Minister spreekt in Parijs over voortgang strijd tegen ISIS

In Parijs kwamen de ministers van Defensie bijeen van de kernlanden die de coalitie vormen in de strijd tegen ISIS. President François Hollande opende de bijeenkomst, die vervolgens werd voorgezeten door de Amerikaanse en Franse ministers van Defensie, Asthon Carter en Jean-Yves Le Drian. Minister Jeanine Hennis-Plasschaert was ook aanwezig.

De ministers komen met enige regelmaat bijeen om de voortgang van de militaire strijd tegen ISIS te bespreken. Vandaag stond vooral de situatie rond Mosul centraal.

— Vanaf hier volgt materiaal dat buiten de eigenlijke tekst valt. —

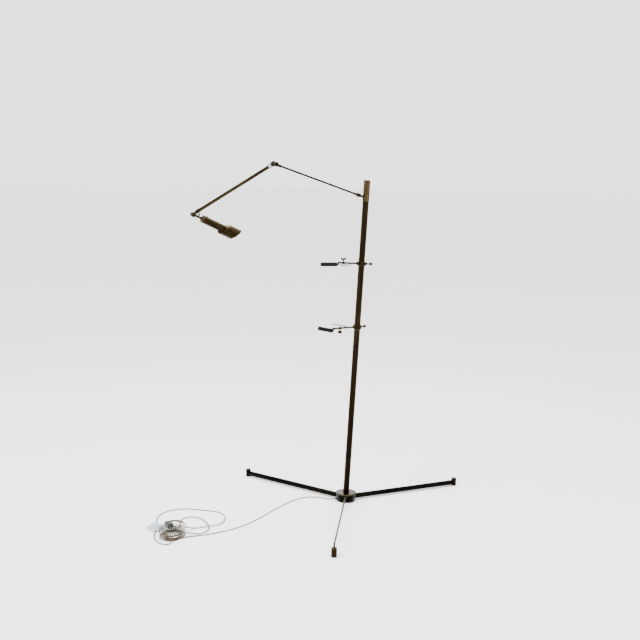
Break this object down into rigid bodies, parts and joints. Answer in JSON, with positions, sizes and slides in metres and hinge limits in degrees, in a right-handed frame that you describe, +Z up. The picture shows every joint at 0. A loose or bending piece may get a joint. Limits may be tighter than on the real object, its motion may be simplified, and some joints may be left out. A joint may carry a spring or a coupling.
{
  "type": "adjustable arm floor lamp",
  "caption": "Tripod floor lamp with a leaning mast, a jointed two-stage arm, a small tube head, two sliding picture clamps and a foot switch on its flex.",
  "frame": {"origin": "centre of the hub's underside, on the floor", "axes": "+Z up; -Y along the front leg; +X to the right of somebody who stands at the front leg's end and looks at the mast"},
  "size_m": [1.3732, 1.0305, 1.597],
  "materials": {
    "blackened_brass": "blackened patina, satin",
    "brown_brass": "dark brown patina over brass, satin",
    "olive_brass": "olive brown patina, satin",
    "sleeve_brass": "worn warm brass, satin",
    "clamp_brass": "dark worn brass, satin",
    "head_brass": "dark gilt brass, polished with patina",
    "dark_steel": "browned steel",
    "black_knob": "black phenolic, worn gloss",
    "leaf_steel": "light grey felt on thin steel",
    "felt": "grey felt",
    "glide_rubber": "matte",
    "socket_plastic": "dark phenolic",
    "bulb_glass": "frosted",
    "flex": "clear sleeve over a gilt twist",
    "switch_white": "white, moulded",
    "plug_dark": "dark brown, moulded"
  },
  "bodies": {
    "base": {"hub_body": "blackened_brass", "hub_cover": "olive_brass", "hub_base_plate": "blackened_brass", "hub_fasteners": "dark_steel", "cord_grommet": "glide_rubber", "leg_left": "blackened_brass", "leg_right": "blackened_brass", "rear_feet": "brown_brass", "foot_glides": "glide_rubber", "front_leg": "olive_brass", "front_leg_ferrule": "olive_brass", "front_foot": "brown_brass", "front_foot_cap": "olive_brass", "mast_tube": "brown_brass", "mast_spigot": "sleeve_brass", "mast_top_bush": "sleeve_brass", "cord_lead": "flex", "cord_coil": "flex", "cord_inner_loop": "flex", "cord_outer_loop": "flex", "cord_tail": "flex", "switch_base": "switch_white", "plug": "plug_dark"},
    "swivel": {"swivel_sleeve": "sleeve_brass", "swivel_stem": "sleeve_brass", "swivel_cap": "sleeve_brass", "shoulder_pin": "sleeve_brass"},
    "inner_arm": {"shoulder_tongue": "brown_brass", "inner_arm_tube": "brown_brass", "elbow_tongue": "brown_brass"},
    "outer_arm": {"elbow_knuckle": "brown_brass", "elbow_screw": "brown_brass", "outer_arm_rods": "dark_steel", "outer_arm_conduit": "olive_brass", "wrist_ferrule": "olive_brass", "wrist_screws": "dark_steel"},
    "elbow_nut": {"elbow_knob": "brown_brass"},
    "wrist": {"wrist_knuckle": "head_brass"},
    "head": {"head_cap": "head_brass", "shade": "head_brass", "lamp_holder": "socket_plastic", "head_screw": "dark_steel", "bulb": "bulb_glass"},
    "foot_button": {"switch_button": "switch_white"},
    "upper_slider": {"upper_liner": "clamp_brass"},
    "upper_clamp": {"upper_collar": "clamp_brass", "upper_arm": "clamp_brass"},
    "upper_lock": {"upper_lock_knob": "black_knob"},
    "upper_screw": {"upper_thumb_screw": "dark_steel"},
    "upper_flap": {"upper_leaf": "leaf_steel"},
    "upper_grip": {"upper_jaw": "clamp_brass", "upper_jaw_lining": "felt"},
    "lower_slider": {"lower_liner": "clamp_brass"},
    "lower_clamp": {"lower_collar": "clamp_brass", "lower_arm": "clamp_brass"},
    "lower_lock": {"lower_lock_knob": "black_knob"},
    "lower_screw": {"lower_thumb_screw": "dark_steel"},
    "lower_flap": {"lower_leaf": "leaf_steel"},
    "lower_grip": {"lower_jaw": "clamp_brass", "lower_jaw_lining": "felt"}
  },
  "joints": [
    {"name": "swivel_turn", "type": "hinge", "parent": "base", "child": "swivel", "pos_m": [0.0651, -0.03175, 1.4231], "axis": [0.047, -0.0229, 0.9986], "range_deg": [-175, 175]},
    {"name": "shoulder_tilt", "type": "hinge", "parent": "swivel", "child": "inner_arm", "pos_m": [0.06101, -0.03561, 1.44023], "axis": [-0.5772, 0.8153, 0.0459], "range_deg": [-40.8, 26]},
    {"name": "elbow_bend", "type": "hinge", "parent": "inner_arm", "child": "outer_arm", "pos_m": [-0.31322, -0.30867, 1.58382], "axis": [-0.5772, 0.8153, 0.0459], "range_deg": [-83, 107]},
    {"name": "elbow_knob_turn", "type": "hinge", "parent": "outer_arm", "child": "elbow_nut", "pos_m": [-0.31322, -0.30867, 1.58382], "axis": [0.5772, -0.8153, -0.0459], "continuous": true},
    {"name": "wrist_tilt", "type": "hinge", "parent": "outer_arm", "child": "wrist", "pos_m": [-0.61964, -0.51373, 1.37245], "axis": [-0.5772, 0.8153, 0.0459], "range_deg": [-14, 130]},
    {"name": "head_roll", "type": "hinge", "parent": "wrist", "child": "head", "pos_m": [-0.61964, -0.51373, 1.37245], "axis": [0.7333, 0.5423, -0.4101], "range_deg": [-170, 170]},
    {"name": "upper_slide", "type": "slide", "parent": "base", "child": "upper_slider", "axis": [0.047, -0.0229, 0.9986], "range_m": [-0.1, 0.13]},
    {"name": "upper_turn", "type": "hinge", "parent": "upper_slider", "child": "upper_clamp", "pos_m": [0.05172, -0.02523, 1.13899], "axis": [0.047, -0.0229, 0.9986], "continuous": true},
    {"name": "upper_lock_turn", "type": "hinge", "parent": "upper_clamp", "child": "upper_lock", "pos_m": [0.05172, -0.02523, 1.13899], "axis": [-0.9721, -0.2312, 0.0405], "continuous": true},
    {"name": "upper_screw_turn", "type": "hinge", "parent": "upper_clamp", "child": "upper_screw", "pos_m": [-0.03091, -0.04487, 1.14243], "axis": [-0.047, 0.0229, -0.9986], "range_deg": [-270, 1762]},
    {"name": "upper_flap_tilt", "type": "hinge", "parent": "upper_clamp", "child": "upper_flap", "pos_m": [-0.00112, -0.03754, 1.13369], "axis": [0.2299, -0.9726, -0.0332], "range_deg": [-2, 13]},
    {"name": "upper_grip_tilt", "type": "hinge", "parent": "upper_clamp", "child": "upper_grip", "pos_m": [-0.06433, -0.05255, 1.13582], "axis": [-0.2299, 0.9726, 0.0332], "range_deg": [-12.5, 17.5]},
    {"name": "lower_slide", "type": "slide", "parent": "base", "child": "lower_slider", "axis": [0.047, -0.0229, 0.9986], "range_m": [-0.6, 0.12]},
    {"name": "lower_turn", "type": "hinge", "parent": "lower_slider", "child": "lower_clamp", "pos_m": [0.03784, -0.01845, 0.8443], "axis": [0.047, -0.0229, 0.9986], "continuous": true},
    {"name": "lower_lock_turn", "type": "hinge", "parent": "lower_clamp", "child": "lower_lock", "pos_m": [0.03784, -0.01845, 0.8443], "axis": [-0.7539, -0.6567, 0.0204], "continuous": true},
    {"name": "lower_screw_turn", "type": "hinge", "parent": "lower_clamp", "child": "lower_screw", "pos_m": [-0.0368, -0.08346, 0.84632], "axis": [0.047, -0.0229, 0.9986], "range_deg": [-541, 1762]},
    {"name": "lower_flap_tilt", "type": "hinge", "parent": "lower_clamp", "child": "lower_flap", "pos_m": [-0.01609, -0.06591, 0.85326], "axis": [-0.6553, 0.7538, 0.0482], "range_deg": [-4, 13]},
    {"name": "lower_grip_tilt", "type": "hinge", "parent": "lower_clamp", "child": "lower_grip", "pos_m": [-0.07562, -0.11677, 0.83937], "axis": [-0.6553, 0.7538, 0.0482], "range_deg": [-27, 3]},
    {"name": "switch_press", "type": "slide", "parent": "base", "child": "foot_button", "axis": [0, 0, -1], "range_m": [0, 0.003], "stiffness_N_per_m": 600, "springref_m": -0.002}
  ],
  "couplings": [
    {"joint": "upper_flap_tilt", "follows": "upper_screw_turn", "ratio": 0.00737},
    {"joint": "lower_flap_tilt", "follows": "lower_screw_turn", "ratio": 0.00737}
  ]
}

Bij aanvang van de bijeenkomst bracht Hennis haar condoleances over aan haar Franse collega Le Drian. Gisteren kwamen 5 van zijn medewerkers om bij een helikopterongeval bij Malta. Ze waren op weg om een vlucht langs de Libische kust uit te voeren. De Fransen brengen zo illegale smokkelroutes voor mensen, drugs en andere criminele activiteiten via de Middellandse Zee in kaart.

Harde strijd

Over de militaire campagne tegen ISIS hoorden de ministers bij monde van verschillende commandanten dat deze volgens plan verloopt. ISIS is duidelijk aan de verliezende hand, helemaal nu ook de bevrijding van Mosul is ingezet. Realisme is hierbij volgens Hennis wel op zijn plaats. “Het zal een harde strijd worden. Maar ik constateer tegelijkertijd ook dat de trainingen van de Nederlandse militairen aan de Iraakse veiligheidstroepen en Peshmergastrijders vruchten beginnen af te werpen. We vullen kennis en vaardigheden aan naar behoefte, al naar gelang het gevecht zich ontwikkelt. Het flexibele concept van training op locaties in de buurt van de frontlinie werkt goed.”

Post-ISIS-plan

Hennis pleitte in Parijs wel voor een strakke coördinatie tussen militaire en civiele inspanningen, helemaal nu de militaire campagne snel voortgang boekt. Zij doelt daarmee op het tijdig inspelen op de grote stroom vluchtelingen die op gang komt, maar ook op de situatie die ontstaat nadat ISIS verslagen is. “De strijd houdt niet op als Mosul en Raqqa zijn bevrijd. Het is bijvoorbeeld cruciaal dat er een post-ISIS-plan is voor het besturen van Mosul, om te voorkomen dat er een machtsvacuüm ontstaat. Het militaire spoor alleen gaat geen soelaas bieden, we moeten nu tevens investeren in een geïntegreerde civiel-militaire aanpak.”